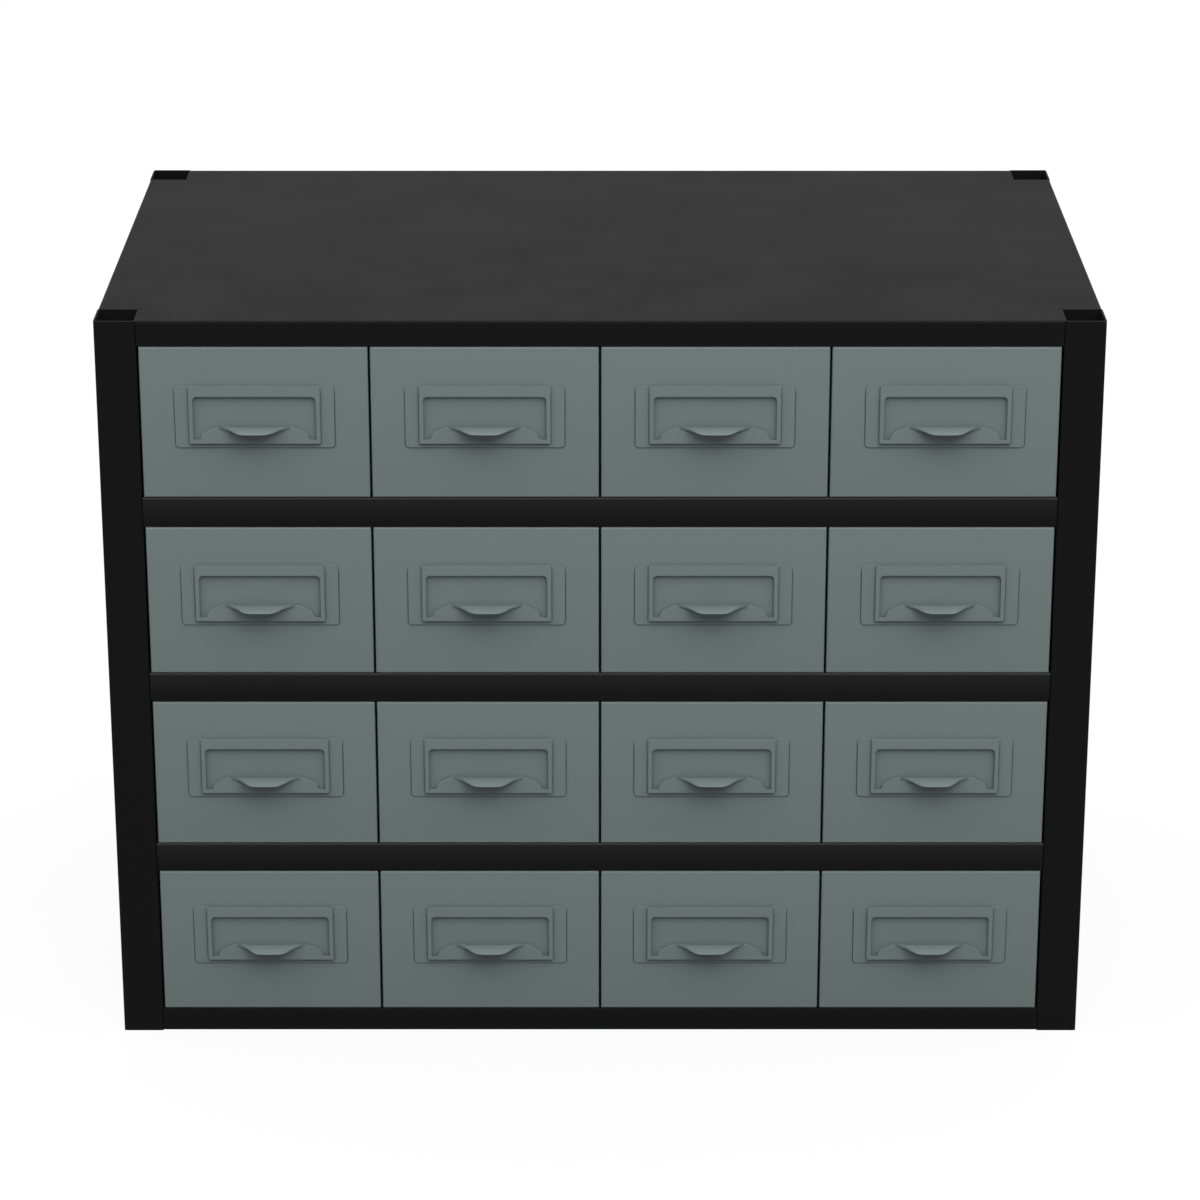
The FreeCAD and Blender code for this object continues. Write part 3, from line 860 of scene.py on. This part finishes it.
def plate_ring(inset, y):
    """Outer edge of the plate, from the frame's upper left corner round to its upper right one."""
    head = PLATE_HEAD_RADIUS - inset
    shoulder = PLATE_HALF - PLATE_HEAD_RADIUS
    left = arc((-shoulder, PLATE_HIGH - PLATE_HEAD_RADIUS), head, 90, 180, CORNER_STEPS)[1:]
    right = [(-x, z) for x, z in reversed(left)]
    path = u_path(PLATE_HALF - inset, PLATE_LOW + inset, 0, PLATE_FOOT_RADIUS - inset)[1:-1]
    whole = [(-shoulder, PLATE_HIGH)] + left + path + right + [(shoulder, PLATE_HIGH)]
    return [(x, y, z) for x, z in whole]


def frame_ring(inset, y):
    """The U of the raised frame's three walls."""
    radius = max(FRAME_CORNER - inset, EASE)
    return [(x, y, z) for x, z in u_path(FRAME_HALF - inset, FRAME_LOW + inset, PLATE_HIGH, radius)]


def add_pull(sheet):
    face = FRAME_PROUD
    wall = arc((-FRAME_FOOT, -SHEET - FRAME_FOOT), FRAME_FOOT, 90, 0, BEND_STEPS)
    wall += arc((FRAME_BEND, FRAME_BEND - face), FRAME_BEND, 180, 270, BEND_STEPS)
    inner = [(SHEET, 0)] + arc((FRAME_BEND, FRAME_BEND - face), FRAME_BEND - SHEET, 180, 270, BEND_STEPS)
    plate = [ring(sheet, plate_ring(*at)) for at in ((0, 0), (0, EASE - SHEET), (EASE, -SHEET))]
    walls = [ring(sheet, frame_ring(inset, y)) for inset, y in wall]
    backs = [ring(sheet, frame_ring(inset, y)) for inset, y in inner]
    for rings in (plate, walls, backs):
        strips(sheet, rings)
    sheet.faces.new(plate[-1] + walls[0][::-1])
    sheet.faces.new(plate[0] + backs[0][::-1])

    left = [ring(sheet, section) for section in edge_sections()]
    right = [ring(sheet, mirrored(section)) for section in edge_sections()[1:-1]]
    loop = left + right[::-1]
    strips(sheet, loop + loop[:1])
    middle = len(walls[-1]) // 2
    half = len(left)
    tops = ring(sheet, [(0, -face, PLATE_HIGH), (0, SHEET - face, PLATE_HIGH)])
    for top, outer, at in ((tops[0], walls[-1], 0), (tops[1], backs[-1], -1)):
        edge = [section[at] for section in loop]
        sheet.faces.new([top] + outer[: middle + 1] + edge[:half])
        sheet.faces.new([top] + outer[: middle - 1 : -1] + [edge[0]] + edge[: half - 2 : -1])
    front = [rows[0] for rows in plate + walls] + tops[:1] + [rows[-1] for rows in (plate + walls)[::-1]]
    behind = [rows[-1] for rows in backs] + tops[1:] + [rows[0] for rows in backs[::-1]]
    sheet.faces.new(front + behind)


sheet = bmesh.new()
add_pull(sheet)
pull_mesh = finished(sheet, "card_pull")
pull_mesh.materials.append(pull_paint)

# %% [markdown]
# Each drawer and each pull is its own object on the shared mesh, and rides on its own body. The
# weighted normals let the wide flat faces stay flat while the narrow bends beside them shade
# smoothly.

# %% Place the drawers and their pulls
def placed(name, mesh, stand_in, body):
    piece = bpy.data.objects.new(name, mesh)
    drawer = body.replace("bin_", "drawer_")
    low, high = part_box(drawer)
    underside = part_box(f"{drawer}_pull")[0].z - PLATE_LOW * MM
    piece.location = ((low.x + high.x) / 2, low.y, underside)
    scene.collection.objects.link(piece)
    piece.modifiers.new("even_shading", "WEIGHTED_NORMAL").keep_sharp = True
    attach(piece, body)
    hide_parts(stand_in)


bins = sorted(body for body in frame["bodies"] if body.startswith("bin_"))
for body in bins:
    place_name = body.replace("bin_", "")
    placed(f"folded_drawer_{place_name}", drawer_mesh, f"drawer_{place_name}", body)
    placed(f"card_pull_{place_name}", pull_mesh, f"drawer_{place_name}_pull", body)
print(len(bins), "drawers placed")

▬▬▬▬▬▬▬▬▬▬

> _TASK STATEMENT_: Reproduce only the lines from the top of the material through the one bearing "return [(x, y, z) for x, z in whole]", each exactly as it stands.

> _RESPONSE_:
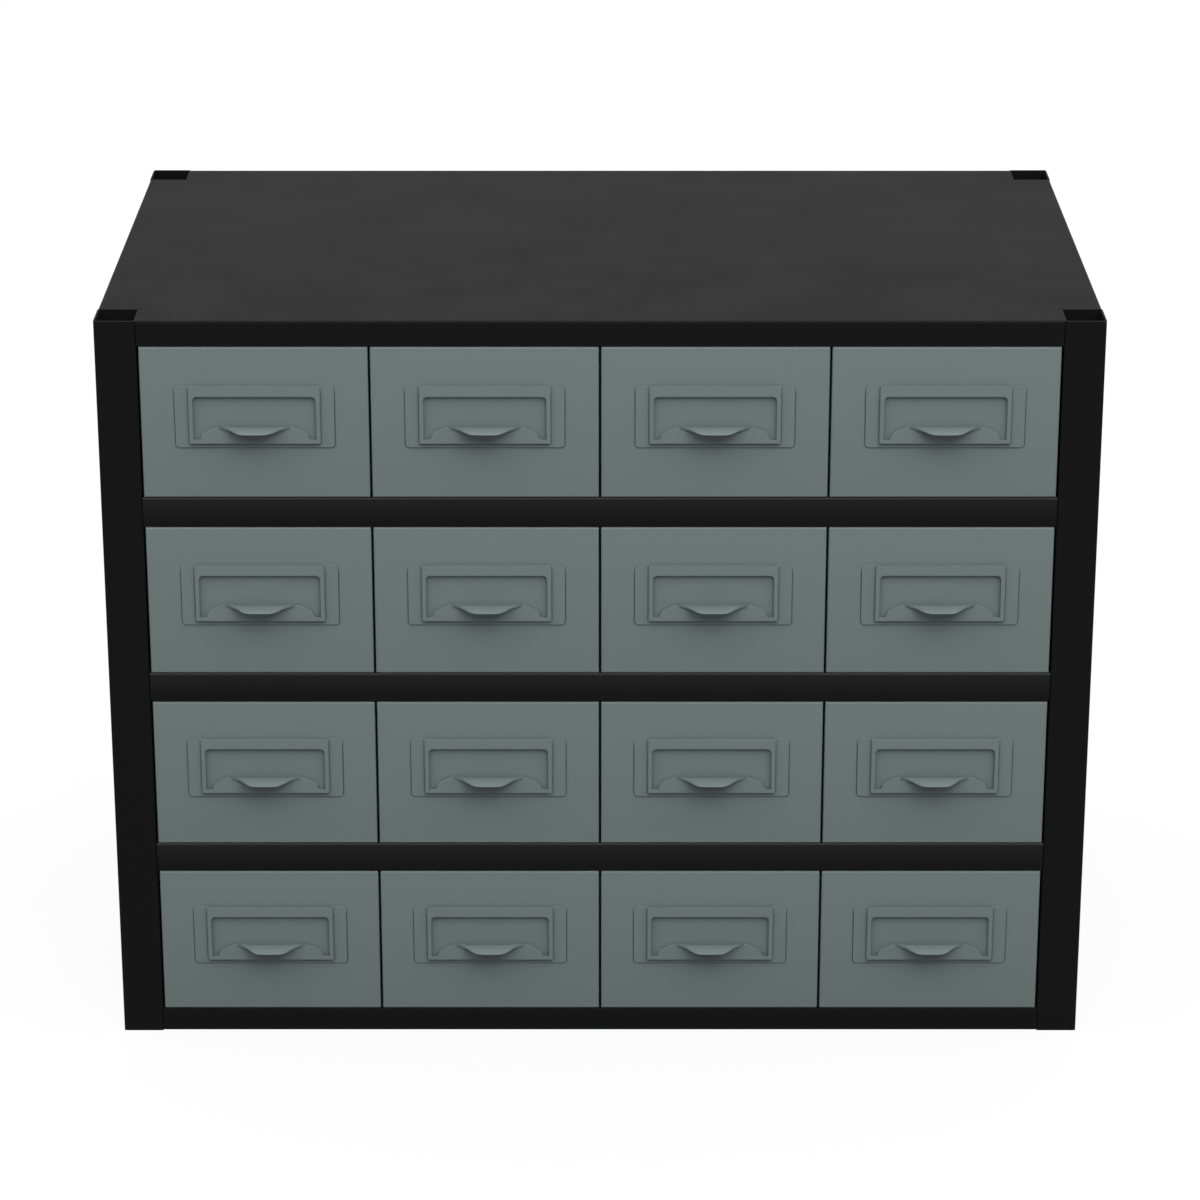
The FreeCAD and Blender code for this object continues. Write part 3, from line 860 of scene.py on. This part finishes it.
def plate_ring(inset, y):
    """Outer edge of the plate, from the frame's upper left corner round to its upper right one."""
    head = PLATE_HEAD_RADIUS - inset
    shoulder = PLATE_HALF - PLATE_HEAD_RADIUS
    left = arc((-shoulder, PLATE_HIGH - PLATE_HEAD_RADIUS), head, 90, 180, CORNER_STEPS)[1:]
    right = [(-x, z) for x, z in reversed(left)]
    path = u_path(PLATE_HALF - inset, PLATE_LOW + inset, 0, PLATE_FOOT_RADIUS - inset)[1:-1]
    whole = [(-shoulder, PLATE_HIGH)] + left + path + right + [(shoulder, PLATE_HIGH)]
    return [(x, y, z) for x, z in whole]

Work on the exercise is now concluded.